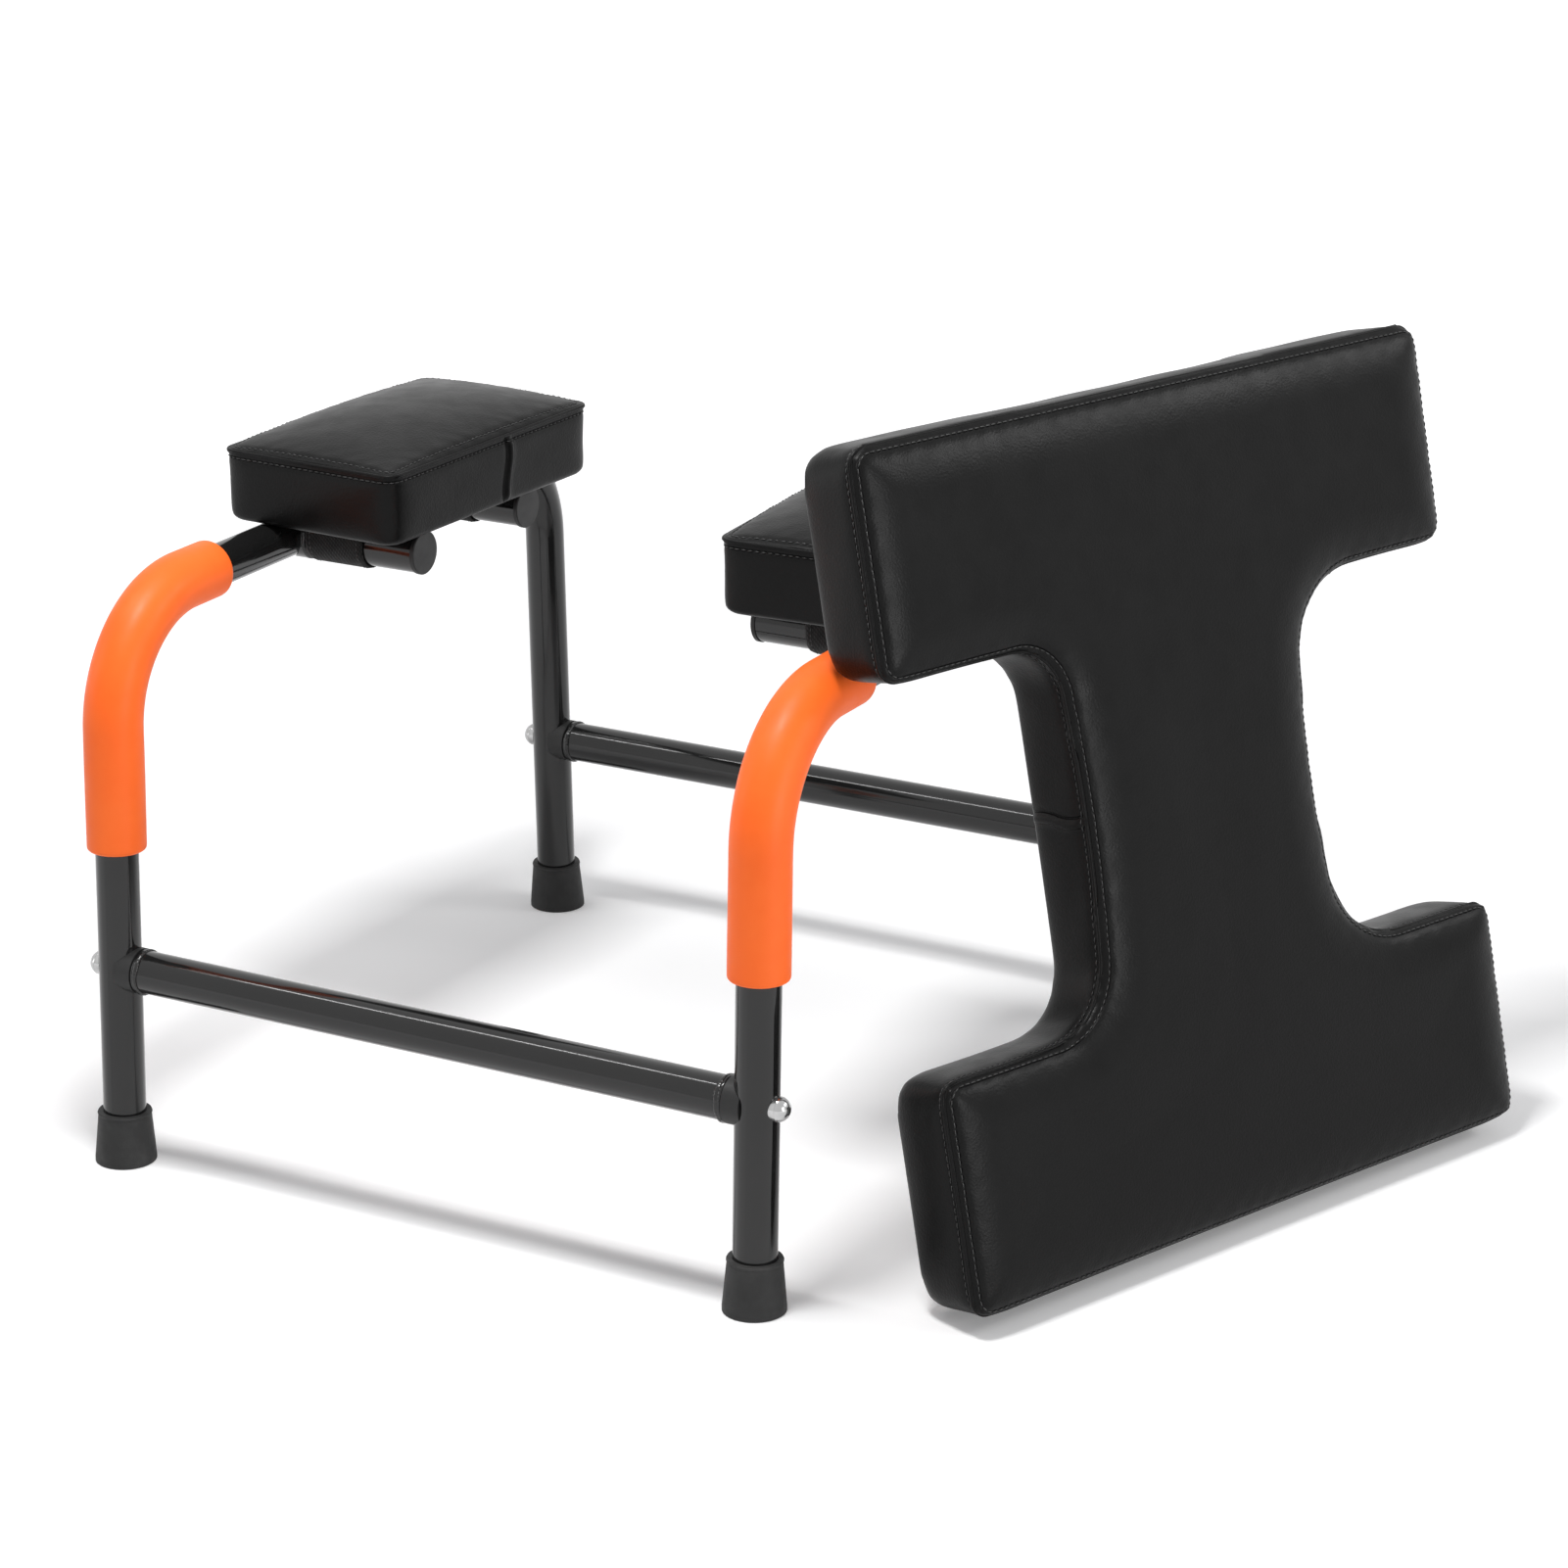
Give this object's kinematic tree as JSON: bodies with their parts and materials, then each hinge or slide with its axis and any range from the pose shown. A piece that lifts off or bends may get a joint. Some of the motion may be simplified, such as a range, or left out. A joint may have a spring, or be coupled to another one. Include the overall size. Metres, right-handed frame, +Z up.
{
  "type": "headstand stool",
  "caption": "Stool for supported headstands: bent black tube side frames with orange hand grips carry black shoulder pads beside a head gap; a loose H-shaped seat pad leans against it.",
  "frame": {"origin": "on the floor, under the middle of the box round the stool and its leaning pad", "axes": "+X from the stool's left frame to its right frame and on to the leaning pad, -Y to the front with the grips, +Z up"},
  "size_m": [0.8106, 0.58, 0.5292],
  "materials": {
    "tube_black": "gloss",
    "cap_black": "matte",
    "rubber_black": "matte",
    "bolt_chrome": "gloss",
    "webbing_black": "matte",
    "grip_orange": "matte",
    "vinyl_black": "satin",
    "foam_cream": "matte",
    "board_tan": "matte"
  },
  "bodies": {
    "stool": {"left_side_tube": "tube_black", "right_side_tube": "tube_black", "front_left_foot": "rubber_black", "front_right_foot": "rubber_black", "rear_left_foot": "rubber_black", "rear_right_foot": "rubber_black", "front_rail": "tube_black", "rear_rail": "tube_black", "front_left_rail_nut": "tube_black", "front_right_rail_nut": "tube_black", "rear_left_rail_nut": "tube_black", "rear_right_rail_nut": "tube_black", "front_left_saddle": "cap_black", "front_right_saddle": "cap_black", "rear_left_saddle": "cap_black", "rear_right_saddle": "cap_black", "front_left_washer": "bolt_chrome", "front_right_washer": "bolt_chrome", "rear_left_washer": "bolt_chrome", "rear_right_washer": "bolt_chrome", "front_left_bolt": "bolt_chrome", "front_right_bolt": "bolt_chrome", "rear_left_bolt": "bolt_chrome", "rear_right_bolt": "bolt_chrome", "front_left_arm": "tube_black", "front_right_arm": "tube_black", "rear_left_arm": "tube_black", "rear_right_arm": "tube_black", "front_left_arm_cap": "cap_black", "front_right_arm_cap": "cap_black", "rear_left_arm_cap": "cap_black", "rear_right_arm_cap": "cap_black", "front_left_strap": "webbing_black", "front_right_strap": "webbing_black", "rear_left_strap": "webbing_black", "rear_right_strap": "webbing_black", "left_grip": "grip_orange", "right_grip": "grip_orange", "left_pad_cover": "vinyl_black", "left_pad_foam": "foam_cream", "left_pad_board": "board_tan", "left_pad_backing": "webbing_black", "right_pad_cover": "vinyl_black", "right_pad_foam": "foam_cream", "right_pad_board": "board_tan", "right_pad_backing": "webbing_black"},
    "large_pad": {"large_pad_cover": "vinyl_black", "large_pad_foam": "foam_cream", "large_pad_board": "board_tan", "large_pad_backing": "webbing_black"}
  },
  "joints": [
    {"name": "pad_slide", "type": "slide", "parent": "stool", "child": "large_pad", "axis": [0.9373, -0.3486, 0], "range_m": [0, 0.25]}
  ]
}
+ + + + +
▸ Aim of the exercise
Lines containing the word "axis" are to be counted in the listing; state their number alone.

▸ Result of the exercise
2